_Your objective_
Find the string "code" in the listing and report every line that has it.

_Saved data entries_
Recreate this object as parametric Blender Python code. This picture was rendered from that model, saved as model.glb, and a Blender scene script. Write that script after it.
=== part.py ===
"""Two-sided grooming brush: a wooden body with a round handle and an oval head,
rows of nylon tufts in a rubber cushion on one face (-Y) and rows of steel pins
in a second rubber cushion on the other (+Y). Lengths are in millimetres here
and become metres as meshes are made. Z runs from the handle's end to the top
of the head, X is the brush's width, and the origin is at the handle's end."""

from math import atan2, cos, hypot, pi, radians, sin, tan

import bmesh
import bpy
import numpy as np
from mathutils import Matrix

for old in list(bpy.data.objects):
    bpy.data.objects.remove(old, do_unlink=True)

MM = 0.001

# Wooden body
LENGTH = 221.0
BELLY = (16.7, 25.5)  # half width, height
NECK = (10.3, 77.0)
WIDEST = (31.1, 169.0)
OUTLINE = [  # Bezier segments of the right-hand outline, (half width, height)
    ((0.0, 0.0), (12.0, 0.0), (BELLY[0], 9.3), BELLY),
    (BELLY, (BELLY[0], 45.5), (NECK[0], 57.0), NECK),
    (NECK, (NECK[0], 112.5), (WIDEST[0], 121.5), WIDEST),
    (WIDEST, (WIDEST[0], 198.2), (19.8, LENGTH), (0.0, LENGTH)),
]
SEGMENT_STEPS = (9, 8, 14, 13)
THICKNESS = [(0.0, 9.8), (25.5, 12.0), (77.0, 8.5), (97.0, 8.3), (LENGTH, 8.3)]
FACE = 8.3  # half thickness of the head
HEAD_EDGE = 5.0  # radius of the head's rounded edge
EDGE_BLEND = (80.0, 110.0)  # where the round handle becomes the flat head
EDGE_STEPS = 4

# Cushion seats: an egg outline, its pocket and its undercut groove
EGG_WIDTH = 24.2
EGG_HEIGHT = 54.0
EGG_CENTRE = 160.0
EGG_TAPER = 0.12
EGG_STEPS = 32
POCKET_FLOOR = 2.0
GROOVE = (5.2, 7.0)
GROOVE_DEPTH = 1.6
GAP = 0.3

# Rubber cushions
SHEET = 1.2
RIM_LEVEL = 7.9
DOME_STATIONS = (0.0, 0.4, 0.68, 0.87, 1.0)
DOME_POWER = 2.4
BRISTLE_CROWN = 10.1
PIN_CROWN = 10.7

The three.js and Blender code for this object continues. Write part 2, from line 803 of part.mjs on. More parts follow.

_Task answer_
Recreate this object as parametric Blender Python code. This picture was rendered from that model, saved as model.glb, and a Blender scene script. Write that script after it.
The three.js and Blender code for this object continues. Write part 2, from line 803 of part.mjs on. More parts follow.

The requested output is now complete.